**YOUR INSTRUCTIONS:** Beginning with the very first line, please reproduce the entries exactly through the line containing "const BASE_FLARE = 1.5;".

**TASK DATA:**
====================

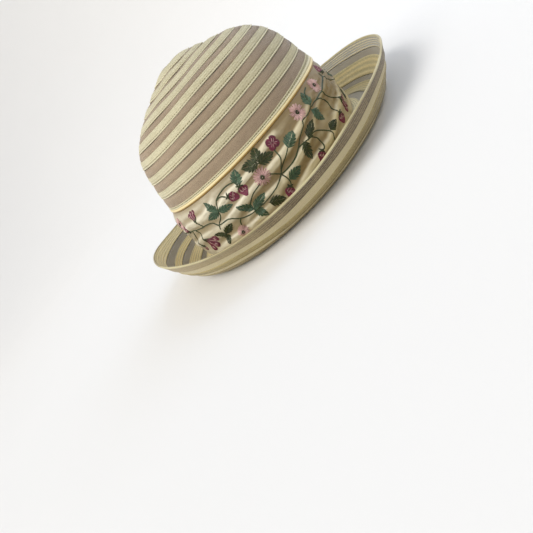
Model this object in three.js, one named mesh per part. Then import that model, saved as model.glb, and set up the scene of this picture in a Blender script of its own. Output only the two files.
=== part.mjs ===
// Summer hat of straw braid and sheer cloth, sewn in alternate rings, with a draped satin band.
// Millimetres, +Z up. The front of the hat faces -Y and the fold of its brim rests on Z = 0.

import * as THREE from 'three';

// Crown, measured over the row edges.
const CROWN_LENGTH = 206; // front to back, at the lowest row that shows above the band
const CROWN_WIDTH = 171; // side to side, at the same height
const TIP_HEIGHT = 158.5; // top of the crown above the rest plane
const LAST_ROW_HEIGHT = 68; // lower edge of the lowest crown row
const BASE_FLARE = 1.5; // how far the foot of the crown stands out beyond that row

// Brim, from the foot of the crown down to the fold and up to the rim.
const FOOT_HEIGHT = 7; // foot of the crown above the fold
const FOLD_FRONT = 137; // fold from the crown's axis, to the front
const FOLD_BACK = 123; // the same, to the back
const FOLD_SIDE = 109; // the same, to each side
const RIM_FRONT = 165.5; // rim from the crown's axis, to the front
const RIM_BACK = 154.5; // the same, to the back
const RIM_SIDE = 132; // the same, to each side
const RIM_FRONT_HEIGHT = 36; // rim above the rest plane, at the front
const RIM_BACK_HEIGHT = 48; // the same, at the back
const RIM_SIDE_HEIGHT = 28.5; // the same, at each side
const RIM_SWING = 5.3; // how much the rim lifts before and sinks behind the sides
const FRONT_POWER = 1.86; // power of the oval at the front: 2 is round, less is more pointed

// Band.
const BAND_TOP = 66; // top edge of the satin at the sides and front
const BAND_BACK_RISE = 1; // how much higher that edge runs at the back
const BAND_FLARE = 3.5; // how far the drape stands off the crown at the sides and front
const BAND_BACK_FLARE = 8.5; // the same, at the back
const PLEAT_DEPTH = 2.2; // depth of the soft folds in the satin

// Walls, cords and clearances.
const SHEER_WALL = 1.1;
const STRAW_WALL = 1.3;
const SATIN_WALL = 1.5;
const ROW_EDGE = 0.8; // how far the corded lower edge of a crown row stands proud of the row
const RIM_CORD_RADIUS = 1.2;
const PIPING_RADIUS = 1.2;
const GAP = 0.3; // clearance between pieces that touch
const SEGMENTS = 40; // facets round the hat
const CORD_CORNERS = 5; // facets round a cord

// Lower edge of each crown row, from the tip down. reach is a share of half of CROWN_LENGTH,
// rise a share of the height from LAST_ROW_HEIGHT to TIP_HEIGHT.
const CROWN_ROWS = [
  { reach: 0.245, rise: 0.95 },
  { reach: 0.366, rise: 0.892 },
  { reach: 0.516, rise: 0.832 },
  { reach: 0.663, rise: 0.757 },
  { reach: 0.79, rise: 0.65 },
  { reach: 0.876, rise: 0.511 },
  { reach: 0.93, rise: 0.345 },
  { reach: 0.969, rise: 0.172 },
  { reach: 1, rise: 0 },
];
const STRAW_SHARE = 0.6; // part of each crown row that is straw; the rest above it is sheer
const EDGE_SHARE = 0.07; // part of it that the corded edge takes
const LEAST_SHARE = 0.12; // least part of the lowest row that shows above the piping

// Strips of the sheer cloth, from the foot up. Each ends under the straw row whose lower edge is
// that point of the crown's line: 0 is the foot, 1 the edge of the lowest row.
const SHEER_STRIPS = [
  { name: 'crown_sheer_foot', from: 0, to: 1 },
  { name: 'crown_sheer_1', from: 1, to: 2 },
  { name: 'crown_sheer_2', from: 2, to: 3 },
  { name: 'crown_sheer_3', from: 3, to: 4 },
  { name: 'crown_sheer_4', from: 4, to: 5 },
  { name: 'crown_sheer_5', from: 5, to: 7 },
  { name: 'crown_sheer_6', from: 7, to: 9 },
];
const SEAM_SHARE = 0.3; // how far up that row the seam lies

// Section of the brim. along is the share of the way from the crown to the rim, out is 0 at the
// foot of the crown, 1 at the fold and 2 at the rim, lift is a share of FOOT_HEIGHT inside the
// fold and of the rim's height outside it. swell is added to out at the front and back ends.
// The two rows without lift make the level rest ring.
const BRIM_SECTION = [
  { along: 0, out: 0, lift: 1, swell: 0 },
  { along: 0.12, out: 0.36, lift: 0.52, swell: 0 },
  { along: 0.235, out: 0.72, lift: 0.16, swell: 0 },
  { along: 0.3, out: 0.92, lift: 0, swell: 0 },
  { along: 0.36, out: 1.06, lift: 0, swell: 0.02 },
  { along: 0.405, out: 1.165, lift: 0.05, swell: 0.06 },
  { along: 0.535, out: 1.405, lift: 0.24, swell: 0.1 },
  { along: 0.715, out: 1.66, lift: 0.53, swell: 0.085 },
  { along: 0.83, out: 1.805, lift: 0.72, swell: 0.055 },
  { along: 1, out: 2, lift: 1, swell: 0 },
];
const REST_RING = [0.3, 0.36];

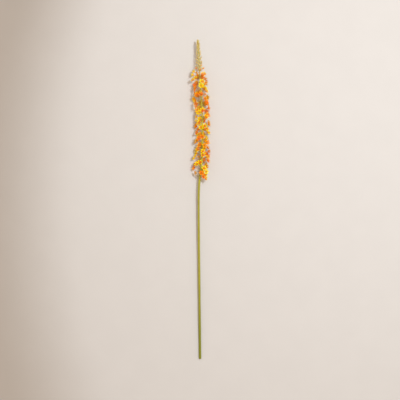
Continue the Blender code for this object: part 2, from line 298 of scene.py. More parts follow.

====================

**EXERCISE SOLUTION:**
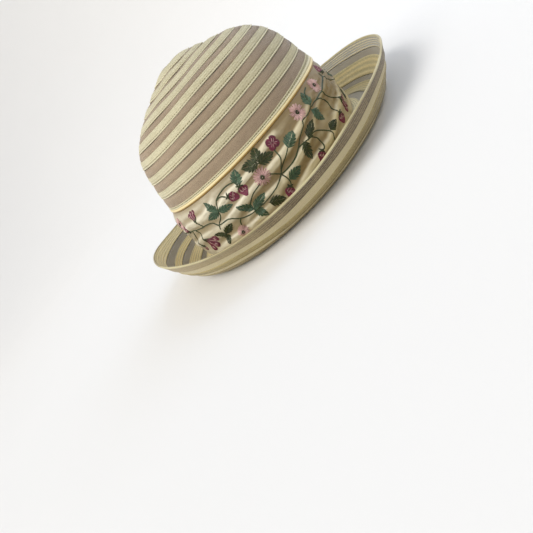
Model this object in three.js, one named mesh per part. Then import that model, saved as model.glb, and set up the scene of this picture in a Blender script of its own. Output only the two files.
=== part.mjs ===
// Summer hat of straw braid and sheer cloth, sewn in alternate rings, with a draped satin band.
// Millimetres, +Z up. The front of the hat faces -Y and the fold of its brim rests on Z = 0.

import * as THREE from 'three';

// Crown, measured over the row edges.
const CROWN_LENGTH = 206; // front to back, at the lowest row that shows above the band
const CROWN_WIDTH = 171; // side to side, at the same height
const TIP_HEIGHT = 158.5; // top of the crown above the rest plane
const LAST_ROW_HEIGHT = 68; // lower edge of the lowest crown row
const BASE_FLARE = 1.5; // how far the foot of the crown stands out beyond that row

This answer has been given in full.